Na prática é exatamente isso que acontece no dia a dia da pesquisa aplicada, mas a retórica do debate público, no Brasil e no mundo, continua dominada por duas grandes escolas ou “igrejas” de pensamento acadêmico.

Do lado ortodoxo, os membros da “Igreja da Microeconomia dos Últimos Dias” tendem a defender a austeridade como solução para todos os problemas, independentemente das condições do país.

Se o nível de atividade está alto, deve-se adotar políticas restritivas para controlar a inflação, preferencialmente um corte de gastos públicos para evitar um aumento excessivo da taxa de juro. Se o nível de atividade está baixo, deve-se adotar também uma política fiscal restritiva, pois a redução do tamanho do Estado aumenta a confiança do setor privado e permite ao Banco Central reduzir ainda mais o juro.

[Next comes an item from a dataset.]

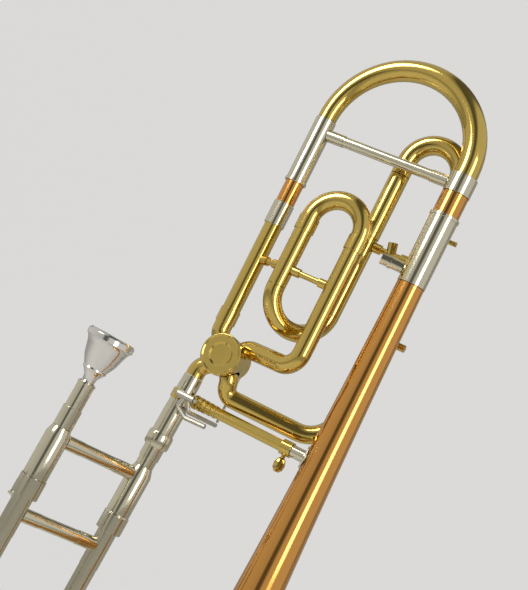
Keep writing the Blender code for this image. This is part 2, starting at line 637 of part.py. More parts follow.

Não importa a condição do paciente, o remédio é sempre o mesmo: austeridade fiscal ontem, hoje e para sempre.

Do lado heterodoxo, os devotos da “Igreja da Ressureição Macroeconômica em Keynes” (da qual Keynes nunca foi membro) tendem a defender expansão fiscal como solução para todo e qualquer problema, sem atentar, também, para as condições iniciais da economia.

Se o nível de atividade está baixo, o governo deve adotar uma política expansionista para aumentar o emprego e a renda, pois isso não cria risco para o controle da inflação. Se o nível de atividade está alto, o governo deve adotar ou manter uma política expansionista, pois só assim haverá mais investimentos e aumento da produtividade, que, por sua vez, reduzem a inflação no longo prazo.

Novamente temos o mesmo remédio independentemente da condição do paciente: expansão fiscal ontem, hoje e para sempre.

Cada igreja baseia sua fé em alguns milagres comprovados, pois a história econômica registra episódios de “contração fiscal expansionista”, como defendem ortodoxos, e de “expansão fiscal não inflacionária”, como argumentam heterodoxos. Apesar de possíveis, esses casos não são frequentes.

Na prática predomina o meio-termo e, por isso, a política econômica é sempre mais pragmática do que o debate entre economistas.

A história econômica pós-Segunda Guerra demonstra que o governo deve adotar medidas de redução da atividade econômica quando a economia está superaquecida e vice-versa. Em outras palavras, a política econômica deve ser anticíclica, com uma combinação de ações fiscais e monetárias que estabilizem inflação e emprego.

Apesar da retórica oficial de ajuste, o governo brasileiro fez exatamente isso em 2016-17, com elevação do déficit primário, injeção de recursos parafiscais na economia e redução, ainda que tardia, da Selic. Tudo isso sem comprometer o controle da inflação, pois estávamos e ainda estamos operando muito abaixo do nosso potencial produtivo.

Como disse o próprio Keynes: a expansão, não a recessão, é o momento certo para austeridade. Mas não conte isso às duas igrejas, pois você será excomungado.